The actual cost is model inference. Using Claude 4 Sonnet on Amazon Bedrock (the default), you're looking at roughly $0.003 per 1,000 input tokens and $0.015 per 1,000 output tokens. A typical agent interaction with 3-5 tool calls runs $0.05-0.15 depending on context size.

That adds up. My document analyzer averaged $0.12 per question answered. Across a team using it regularly, that's a meaningful line item.

You can switch to cheaper models. Amazon Nova Pro costs a fraction of Claude pricing. Ollama with local Llama models costs nothing beyond compute. But the model-driven approach depends on model quality. I tried Nova Pro for my research agent and tool selection accuracy dropped noticeably.

For comparison, if you already have a LangChain setup and just need to add agent capabilities, sticking with that ecosystem probably costs less in inference because you control context more precisely.

vs. The Competition

LangChain/LangGraph gives you control at the cost of complexity. You define nodes, edges, state machines. It's verbose but predictable. If you need guaranteed workflow execution order or human approval gates, LangGraph is still the better choice.

CrewAI focuses on role-based agent teams. Agents have personas, goals, backstories. It's optimized for multi-agent collaboration where you want agents with distinct responsibilities. Strands can do multi-agent now (version 1.0), but it's not the primary design focus.
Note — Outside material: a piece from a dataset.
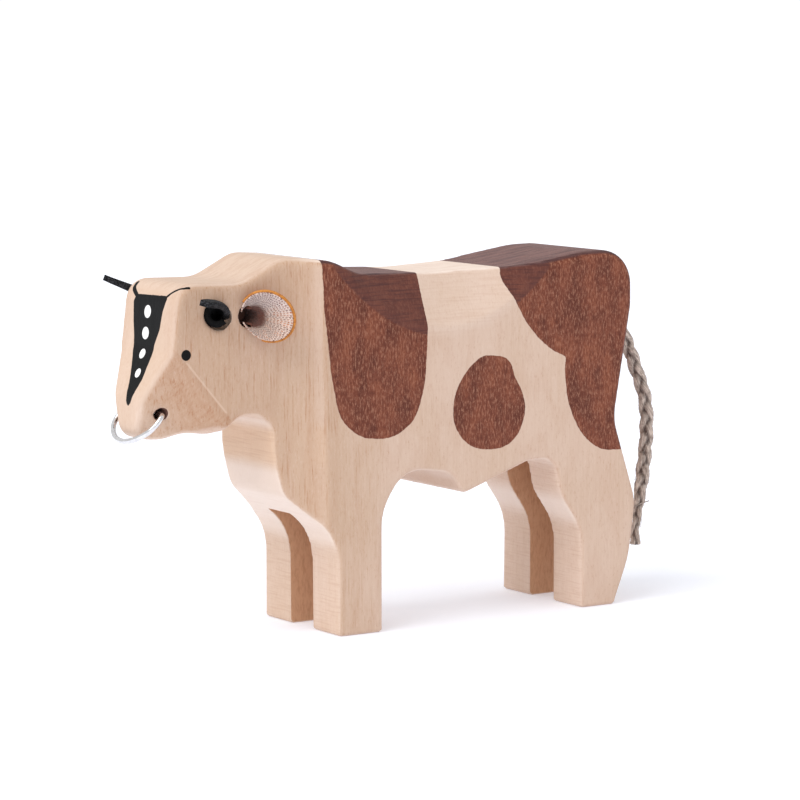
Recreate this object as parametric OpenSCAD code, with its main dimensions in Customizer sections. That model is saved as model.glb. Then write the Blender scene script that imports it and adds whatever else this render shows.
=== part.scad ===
// A carved wooden bull, sawn from one board, with leather horns and ears,
// an open steel nose ring and a plaited cord tail. Millimetres, +Z up, the head towards -X.
// The origin is on the ground, below the middle of the figure without its tail cord.

/* [Block] */
// Length of the block from the nose to the rump
body_l = 118.6; // [105:0.1:130]
// Height of the block at the withers
body_h = 79; // [70:0.5:88]
// Thickness of the board
board_t = 30; // [27:0.5:34]
// Width of the head and the neck
head_t = 22; // [19:0.5:24]
// Width of the nose at the bore for the ring
nose_t = 13.4; // [12:0.2:14]
// Rounding of the sanded edges
edge_r = 1.5; // [0.9:0.1:1.6]

/* [Legs] */
// Width of the slot between the left and the right legs
slot_w = 8.6; // [7:0.1:11]
// Height of the slot between the front legs
front_slot_h = 25; // [22:0.5:26.5]
// Height of the slot between the hind legs
hind_slot_h = 33; // [28:0.5:34]

/* [Saddle] */
// Radius of the hollow cut into each side of the back
saddle_r = 68; // [60:1:80]
// Lean of that hollow from upright, in degrees
saddle_lean = 23.3; // [20:0.1:27]
// Depth of that hollow below the withers, on the side of the block
saddle_deep = 15.6; // [12:0.2:17]

/* [Horns] */
// Diameter of the horn bores
horn_bore_d = 5.4; // [5:0.1:5.6]
// Depth of the horn bores along their axis
horn_bore_l = 4.4; // [4:0.1:4.6]
// Thickness of the horn leather
horn_leather_t = 1.2; // [0.9:0.05:1.3]
// Length of a horn outside its bore
horn_l = 12.8; // [9:0.1:15]
// Width of a horn at its tip
horn_tip_w = 2; // [1.2:0.1:2.6]
// Sideways sweep of the left horn at its tip, towards the front
left_horn_sweep = 2.9; // [0:0.1:5]
// Sideways sweep of the right horn at its tip, towards the front
right_horn_sweep = 3.5; // [0:0.1:5]
// Rise of the left horn at its tip
left_horn_rise = -2.2; // [-3:0.1:1.6]
// Rise of the right horn at its tip
right_horn_rise = 0; // [-2:0.1:1.6]

/* [Ears] */
// Diameter of the ear bores
ear_bore_d = 5; // [4.6:0.1:5.4]
// Depth of the ear bores
ear_bore_l = 4.2; // [3.6:0.1:4.5]
// Thickness of the ear's outer leather
ear_leather_t = 0.55; // [0.4:0.05:0.7]
// Thickness of the ear's woven lining
ear_lining_t = 0.4; // [0.3:0.05:0.5]
// Width of the ear's mouth from front to back
ear_w = 9.4; // [8:0.1:12]
// Height of the ear's mouth
ear_h = 10.1; // [8:0.1:12]
// Distance that the ear's back edge stands out from the neck
ear_reach = 5.7; // [4:0.1:7]

/* [Nose ring] */
// Diameter of the ring's wire
ring_wire_d = 1.15; // [0.9:0.05:1.3]
// Width of the ring between its wire's centre lines
ring_w = 16.2; // [16:0.1:17]
// Sideways play of the ring, towards the right
ring_shift = 0.4; // [-0.5:0.1:0.5]
// Reach of the ring's wire from the bore's axis
ring_reach = 7.5; // [7.2:0.1:8.4]
// Length of each end of the wire inside the bore
ring_end_l = 2.4; // [1.5:0.1:2.8]
// Diameter of the bore through the nose
nose_bore_d = 2.4; // [2.2:0.1:2.8]
// Angle of the ring below level as it rests, in degrees
ring_rest = 50; // [35:1:70]

/* [Tail] */
// Diameter of the plaited tail cord
tail_d = 3.1; // [2.6:0.1:3.4]
// Diameter of the tail's bore
tail_bore_d = 3.4; // [3.3:0.1:3.8]
// Depth of the tail's bore
tail_bore_l = 9; // [6:0.5:12]
// Angle of the tail's bore below level, in degrees
tail_bore_dip = 35; // [25:1:45]

/* [Hidden] */

// Clearance round a piece that is glued into its bore
glue_gap = 0.15;
// One overrun for every cut that runs out of the wood
overrun = 1;
// Degrees that one facet of a rounded corner turns through
corner_step = 9;
// Facets across a rounded edge
edge_steps = 4;
// Facets round an exact bore
bore_fn = 48;

// Outline of the block seen from its left side, clockwise from the front foot. Each corner has
// its place as shares of the length and the height, its corner radius as a share of the
// height, and its edge rounding as a share of edge_r.
outline_shares = [
    [0.352, 0.000, 0.008, 0.35],  // front foot, front
    [0.350, 0.260, 0.155, 0.65],  // front of the front leg
    [0.259, 0.380, 0.070, 0.65],  // breast
    [0.242, 0.466, 0.300, 0.75],  // front of the chest
    [0.235, 0.598, 0.058, 1.10],  // throat
    [0.173, 0.591, 0.065, 1.45],  // roof of the throat
    [0.150, 0.5615, 0.060, 1.50], // end of the muzzle's flat
    [0.128, 0.549, 0.051, 2.20],  // corner of the jaw
    [0.083, 0.560, 0.089, 0.80],  // hollow of the jaw
    [0.047, 0.541, 0.063, 0.80],  // chin
    [-0.001, 0.544, 0.041, 0.85], // underlip
    [0.002, 0.653, 0.076, 0.85],  // top of the nose
    [0.039, 0.772, 0.076, 0.85],  // brow
    [0.053, 0.947, 0.058, 0.90],  // poll
    [0.181, 0.943, 0.114, 0.90],  // nape
    [0.259, 1.003, 0.089, 1.00],  // front of the withers
    [0.342, 0.993, 0.152, 1.05],  // back of the withers
    [0.404, 0.953, 0.127, 1.20],  // start of the back
    [0.580, 0.943, 0.760, 1.20],  // middle of the back
    [0.740, 0.952, 0.633, 1.15],  // loin
    [0.884, 0.984, 0.316, 1.10],  // croup
    [0.992, 0.985, 0.096, 1.05],  // rump
    [0.992, 0.829, 0.152, 1.00],  // tail head
    [0.954, 0.519, 0.127, 0.85],  // thigh
    [1.0045, 0.286, 0.139, 0.80], // hock
    [0.989, 0.123, 0.253, 0.75],  // cannon
    [0.953, 0.000, 0.008, 0.35],  // hind foot, back
    [0.877, 0.000, 0.008, 0.35],  // hind foot, front
    [0.877, 0.221, 0.165, 0.60],  // front of the hind leg
    [0.829, 0.322, 0.120, 0.60],  // stifle
    [0.816, 0.424, 0.050, 0.60],  // flank
    [0.760, 0.422, 0.076, 0.60],  // groin
    [0.616, 0.347, 0.020, 0.60],  // sheath
    [0.592, 0.409, 0.070, 0.60],  // belly
    [0.492, 0.430, 0.100, 0.60],  // back of the elbow
    [0.445, 0.325, 0.140, 0.60],  // elbow
    [0.443, 0.000, 0.008, 0.35]   // front foot, back
];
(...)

OpenAI Agents SDK is newer and tightly integrated with OpenAI's models. If you're committed to GPT-4 and want something similar to Strands' philosophy, it's worth evaluating. Not an option if you need AWS integration or model flexibility.

The real differentiator for Strands is AWS ecosystem integration. If you're already on Bedrock, already using AWS services, already deploying to Lambda, Strands fits into that stack with minimal friction. The same code runs locally during development and on Lambda in production.

What I Liked

Working agent in under 10 lines of code, genuinely
Native MCP support that just works
Model-agnostic design (tested with Bedrock and Ollama successfully)
OpenTelemetry observability built in from the start
Tool creation via Python decorators takes seconds

What Needs Work

Full context on every tool call makes multi-step tasks expensive
No built-in human-in-the-loop patterns
Throttling issues with Bedrock rate limits during rapid tool calls
Tool selection struggles when descriptions overlap

The Verdict

Strands Agents is the fastest path I've found from "I need an agent" to "I have a working agent." For prototypes, internal tools, and AWS-native teams that value development speed over inference cost optimization, it's a strong choice.

Skip it if you need precise workflow control, human approval gates, or you're cost-sensitive on a high-volume use case. LangGraph handles those scenarios better.

If you're building on AWS and want to ship an agent this week instead of this month, Strands is worth the trade-offs.